Certo, nelle Scritture sante non troviamo un metodo che porti automaticamente a un progresso attraverso esercizi appropriati, ma certamente vi troviamo l’idea che attraverso sforzi, esercizi, lotte, rinunce, accettazione delle sofferenze e delle prove possiamo avanzare guidati dallo Spirito su un cammino in cui il Signore Gesù ci precede. C’è una battaglia, una lotta che il cristiano deve condurre in vista della vittoria sulla mondanità, e questa lotta è «bella» (1Tm 1,18; 2Tm 4,7), è lotta della fede (1Tm 6,12) e si combatte non con le armi materiali ma con quelle spirituali della giustizia e della luce (Ef 6,10-18; Rm 6,13-14 e 13,12), armi che sono anche vigilanza (Ef 6,18), sobrietà (1Ts 5,6-8), temperanza (1lCor 9,25), padronanza del corpo (1Cor 9,27), capacità di sofferenza per il Signore (Fil 1,29-30; Eb 10,32-33).

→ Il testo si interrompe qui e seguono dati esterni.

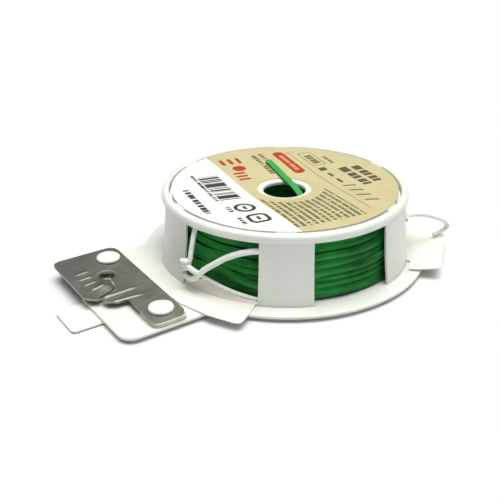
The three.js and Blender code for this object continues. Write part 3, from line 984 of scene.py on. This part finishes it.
def cutter_plate():
    """The stamped plate, tilted: a keyhole with a slit down to the lip, a creased fold above the
    lip, a lobe beside the slit and four short raised ribs."""
    keyhole, keyhole_radius, lobe = (-67.4, 11.0), 2.8, (-71.4, 4.6)
    fold, lip = ((-74.2, -1.9), (-61.2, -1.4)), ((-74.6, -5.9), (-61.6, -7.0))
    outline = rounded([
        (-80.1, 29.4, 3.5), (-80.1, 1.2, 1.6), (-77.2, -1.7, 1.4), (-75.4, -2.0, 0.3),
        (-74.7, -5.2, 1.2), (-72.0, -6.9, 1.0), (-68.4, -7.0, 0.5), (-68.4, -24.5, 3.0),
        (-56.3, -24.5, 3.0), (-56.0, 29.4, 4.0),
    ], 8)
    slit = ribbon([(-67.6, 9.6), (-67.6, 6.6), (-67.8, 4.7), (-68.5, 2.2), (-69.9, 0.7), (-71.8, -0.1),
                   (-74.0, -0.9), (-76.0, -1.6)], 0.55)
    ribs = [(-76.2, 16.7), (-76.6, 12.7), (-76.6, 8.8), (-75.8, 4.7)]

    def lift(x, y):
        height = plate_top - plate_thickness / 2 + y * plate_tilt
        away, share = beside(x, y, *fold)
        crease = hump(away, 0.28 if away > 0 else 0.7)
        height += 0.27 * crease * ramp(share, -0.03, 0.02) * ramp(1 - share, 0, 0.3)
        away, share = beside(x, y, *lip)
        height += 0.24 * hump(away, 0.4) * ramp(share, -0.03, 0.05) * ramp(1 - share, 0, 0.3)
        swell = hump(x - lobe[0], 2.4) * hump(y - lobe[1], 3.0)
        height += 0.45 * swell * (ramp(-x, 68.2, 69.4) if y < 6 else 1)
        from_hole = math.hypot(x - keyhole[0], y - keyhole[1]) - keyhole_radius
        height -= 0.12 * hump(from_hole - 0.1, 0.5)
        for rib_x, rib_y in ribs:
            reach = max(0.0, abs(x - rib_x - 2.2) - 1.8)
            height += 0.2 * hump(math.hypot(reach, y - rib_y - 0.08 * (x - rib_x)), 0.42)
        return height

    mesh = pressed(outline, [circle(*keyhole, keyhole_radius), slit], plate_thickness, 0.33, lift)
    build = Build().add_mesh(mesh)
    finish_piece(build, "cutter_plate_pressing", "cutter_plate", "case", steel, 40)


def spacer(node):
    """A clear pad that fills the gap between the base and the tilted plate."""
    low, high = span(node)
    left = low.x + 0.8
    outline = rounded([
        (left, low.y, 3), (high.x, low.y, 2.4), (high.x, high.y, 2.4), (left, high.y, 2.4),
    ])
    mesh = slab([outline], base_top, plate_top - plate_thickness - 0.06, 0.25)
    for vertex in mesh.vertices:
        if vertex.co.z / MM > base_top + 0.6:
            vertex.co.z += vertex.co.y * plate_tilt
    finish_piece(Build().add_mesh(mesh), node + "_pad", node, "case", pad, merge=0)


def rivet(node, seed):
    """A heat-formed head that is a little uneven, its shank, and its foot under the base."""
    low, high = span(node)
    centre = (low + high) / 2
    head = (high.x - low.x) / 2
    profile = rounded([
        (0.001, low.z, 0), (3.4, low.z, 0.2), (3.4, low.z + 0.6, 0.2), (2.0, low.z + 0.6, 0),
        (2.0, high.z - 1.35, 0), (head, high.z - 1.4, 0.35), (head, high.z - 0.5, 0.6),
        (head * 0.62, high.z - 0.02, 2.2), (0.001, high.z, 0),
    ], 6)
    vertices, faces = turned(profile, 64)
    moved = []
    for x, y, z in vertices:
        spread = 1 + 0.03 * noise.noise(Vector((x * 0.3, y * 0.3, seed)))
        dimple = 0.1 * noise.noise(Vector((x * 0.35, y * 0.35, seed + 9)))
        up = y * plate_tilt + dimple if z > high.z - 1.5 else 0
        moved.append((centre.x + x * spread, centre.y + y * spread, z + up))
    build = Build().add(moved, faces)
    finish_piece(build, node + "_moulding", node, "case", case_plastic, 50, merge=5e-6)


# ---- Sheet, strap and cord ----

def retainer_sheet():
    """The thin sheet under the coil. Its wings reach beyond the flange, and in the window with the
    cord a fold of it stands in front of the coil's foot."""
    thickness = 0.35
    rest = (sheet_low.z + sheet_high.z) / 2
    front = rounded([
        (-30, -8, 0), (-46, -8, 0), (-54.8, -8.6, 1.5), (-54.2, -16, 4), (-50.8, -28, 6),
        (-45.4, -38.4, 2.5), (-35.6, -31.9, 0), (-28, -24.5, 0),
    ])
    right = rounded([
        (20, -28, 0), (28.6, -37.9, 0), (23.4, -42.2, 0.5), (30.8, -50.4, 1.2), (54, -30.4, 1.2),
        (44.6, -20.6, 0), (30, -14, 0),
    ])
    back = rounded([(15, 30, 0), (16.8, 54.6, 2.5), (-8.4, 57.6, 2.5), (-8, 30, 0)])

    def lift(x, y):
        beyond = math.hypot(x, y) - 45
        curl = 0.6 * ramp(x, 30, 44) * ramp(beyond, -4, 4)
        if x > 0:
            curl += 0.009 * max(0.0, beyond) ** 2
        return rest + curl + 0.25 * noise.noise(Vector((x, y, 3)) * 0.06) * ramp(beyond, -6, 6)

    build = Build()
    for wing in (front, right, back):
        build.add_mesh(pressed(wing, [], thickness, 1.1, lift))
    bottom, top = rest - thickness / 2 - 0.01, rest + thickness / 2 + 0.01
    build.add(*turned([(0.001, bottom), (41, bottom), (41, top), (0.001, top)], 96))
    fold_stops, fold_tops = [-173, -168, -163, -156, -149, -143, -136], [5.0, 5.4, 7.2, 6.7, 5.2, 4.1, 3.2]
    directions = np.linspace(-173, -136, 16)
    feet = [polar(t, 46.4, rest) for t in directions]
    tops = [polar(t, 45.6, np.interp(t, fold_stops, fold_tops)) for t in directions]
    centres = [(top + foot) / 2 for top, foot in zip(tops, feet)]
    rises = [(top - foot) / 2 for top, foot in zip(tops, feet)]
    outwards = [polar(t, 0.15, 0) for t in directions]
    build.add(*sweep(centres, rises, outwards, [(-1, -1), (1, -1), (1, 1), (-1, 1)]))
    finish_piece(build, "retainer_sheet_wings", "retainer_sheet", "case", thin_plastic, 40)


def belt_strap():
    outline = rounded([
        (strap_low.x, strap_low.y, 2.0), (strap_high.x, strap_low.y, 0.3),
        (strap_high.x, strap_high.y, 0.3), (strap_low.x, strap_high.y, 2.0),
    ])
    rest, thickness = (strap_low.z + strap_high.z) / 2, strap_high.z - strap_low.z

    def lift(x, y):
        return rest + 0.05 * noise.noise(Vector((x, y, 8)) * 0.12)

    build = Build().add_mesh(pressed(outline, [], thickness * 0.8, 1.3, lift))
    finish_piece(build, "belt_strap_sheet", "belt_strap", "strap", thin_plastic, 40)


def elastic_cord():
    """The cord: one strand crosses the window and turns back on itself in an open ring, a second
    comes down from under the rim, and both are wrapped where they meet. A thinner strand leaves
    the knot along the coil's foot. Points are a direction, a radius and a height."""
    build = Build()
    across = [
        (-122, 42.7, 21.2), (-131, 42.9, 21.0), (-137.9, 43.4, 20.6), (-142, 44.0, 20.2),
        (-146.3, 44.6, 19.2), (-151.4, 45.2, 17.2), (-155.7, 46.2, 14.8), (-160.3, 47.2, 11.9),
        (-162.8, 48.0, 9.5), (-165.2, 48.3, 7.7), (-168.4, 48.3, 7.3), (-171.3, 48.2, 8.4),
        (-171.0, 48.1, 10.4), (-168.2, 48.2, 11.2), (-165.2, 48.2, 10.7), (-162.4, 48.0, 10.0),
    ]
    down = [
        (-169.8, 42.7, 24), (-169.8, 43.5, 22.2), (-169.2, 45.0, 18.8), (-168.6, 46.2, 15.8),
        (-168.2, 47.2, 13.4), (-169.0, 47.8, 12.2), (-170.2, 47.9, 11.4),
    ]
    low = [
        (-164.2, 48.2, 9.4), (-161.1, 47.4, 9.4), (-156.1, 46.2, 7.6), (-149.5, 45.7, 6.0),
        (-143.0, 45.3, 4.8), (-137.0, 45.0, 4.0), (-127, 44.7, 3.9),
    ]
    for points, radius in ((across, 1.02), (down, 0.86), (low, 0.6)):
        build.add(*tube([polar(*point) for point in points], radius, 8))
    outward, sideways, up = polar(-169.8, 1, 0), polar(-79.8, 1, 0), np.array([0, 0, 1.0])
    knot = polar(-170.0, 47.8, 11.6)
    wraps = []
    for i in range(21):
        turn = 2 * math.pi * i / 8
        lean = outward * 1.15 * math.sin(turn) + sideways * 1.45 * math.cos(turn)
        wraps.append(knot + lean + up * (1.6 - 0.16 * i))
    build.add(*tube(wraps, 0.74, 5))
    finish_piece(build, "elastic_cord_knotted", "elastic_cord", "case", cord, 60, merge=0)


def cord_loop():
    """The cord's loose end: out of a window, round and back down to the sheet's wing."""
    points = [
        (32.6, -30.1, 14.9), (36.4, -27.9, 14.9), (39.8, -28.3, 14.7), (43.1, -30.2, 14.3),
        (46.4, -32.2, 13.2), (49.5, -33.6, 11.4), (50.8, -34.2, 9.6), (50.4, -33.5, 7.8),
        (48.9, -32.3, 6.5), (46.6, -31.6, 5.9),
    ]
    build = Build().add(*tube(points, 0.85, 10))
    finish_piece(build, "cord_loop_end", "cord_loop", "loop", cord, 60, merge=0)


base_plate()
cage()
top_disc()
paper_label()
wire_coil()
wire_end()
cutter_plate()
spacer("spacer_far")
spacer("spacer_near")
rivet("rivet_far", 1)
rivet("rivet_near", 2)
retainer_sheet()
belt_strap()
elastic_cord()
cord_loop()


# ---- Stage, light and camera ----

def floor():
    mesh = bpy.data.meshes.new("floor")
    corners = [(-3, -3, 0), (3, -3, 0), (3, 3, 0), (-3, 3, 0)]
    mesh.from_pydata(corners, [], [(0, 1, 2, 3)])
    piece = bpy.data.objects.new("floor", mesh)
    piece.location.z = -0.0002
    place(piece)
    surface = Surface("floor", Roughness=0.9, Specular_IOR_Level=0.1)
    surface.set(Base_Color=(0.77, 0.77, 0.77, 1))
    piece.data.materials.append(surface.material)


def studio():
    """A plain white dome: one broad soft light, nearly overhead and a little to the right, with
    a weak even fill."""
    high, towards = math.radians(85), math.radians(-15)
    sideways = math.cos(high)
    middle_of_light = (sideways * math.cos(towards), sideways * math.sin(towards), math.sin(high))
    world = bpy.data.worlds.new("studio")
    world.use_nodes = True
    tree = world.node_tree
    direction = tree.nodes.new("ShaderNodeTexCoord")
    split = tree.nodes.new("ShaderNodeSeparateXYZ")
    tree.links.new(direction.outputs["Generated"], split.inputs[0])
    x, y, z = [Field(tree, split.outputs[i]) * middle_of_light[i] for i in range(3)]
    lobe = (x + y + z).most(0).math("POWER", 10)
    strength = lobe * 8.0 + 0.02
    tree.links.new(strength.source, tree.nodes["Background"].inputs["Strength"])
    tree.nodes["Background"].inputs["Color"].default_value = (1, 1, 1, 1)
    bpy.context.scene.world = world
    bpy.context.scene.view_settings.view_transform = "Standard"


def camera():
    """A short telephoto view from the tab's near side, looking down at the spool."""
    data = bpy.data.cameras.new("camera")
    data.lens = 54
    data.sensor_width = 36
    data.clip_start = 0.01
    holder = bpy.data.objects.new("camera", data)
    location = Vector((-0.1542, -0.2034, 0.1278))
    target = Vector((-0.0105, 0.0072, -0.0001))
    holder.location = location
    roll = Matrix.Rotation(-0.00723, 4, "Z")
    look = (target - location).to_track_quat("-Z", "Y").to_matrix().to_4x4()
    holder.matrix_world = Matrix.Translation(location) @ look @ roll
    place(holder)
    bpy.context.scene.camera = holder


floor()
studio()
camera()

Questa lotta è anche vista come esercizio-gara santa e divina (ghymnasìa: 4Mac 11,20; 1Tm 4,8) in cui il credente è athletés (4Mac 6,10) e nel linguaggio paolino uno che corre (Rm 9,16; 1Cor 9,24; Gal 2,2; Fil 2,16; 2Tm 4,7; Eb 12,1) verso la meta che è la comunione con il Signore. Sì, quale soldato o atleta il cristiano deve esercitarsi per far sì che emerga il corpo di gloria nel suo corpo di miseria (Fil 3,21) attraverso la vittoria pasquale di Cristo: si tratta di «mortificare», di «dare la morte» agli elementi mondani che ci alienano (Col 3,5), in modo che si sviluppi più facilmente il nostro «uomo nascosto del cuore» (1Pt 3,4).
Potremmo dire che l’ascesi è l’insieme delle regola attraverso le quali si può rendere vittorioso un combattimento: «non riceve la corona se non colui che ha lottato secondo le regole» (2Tm 2,5).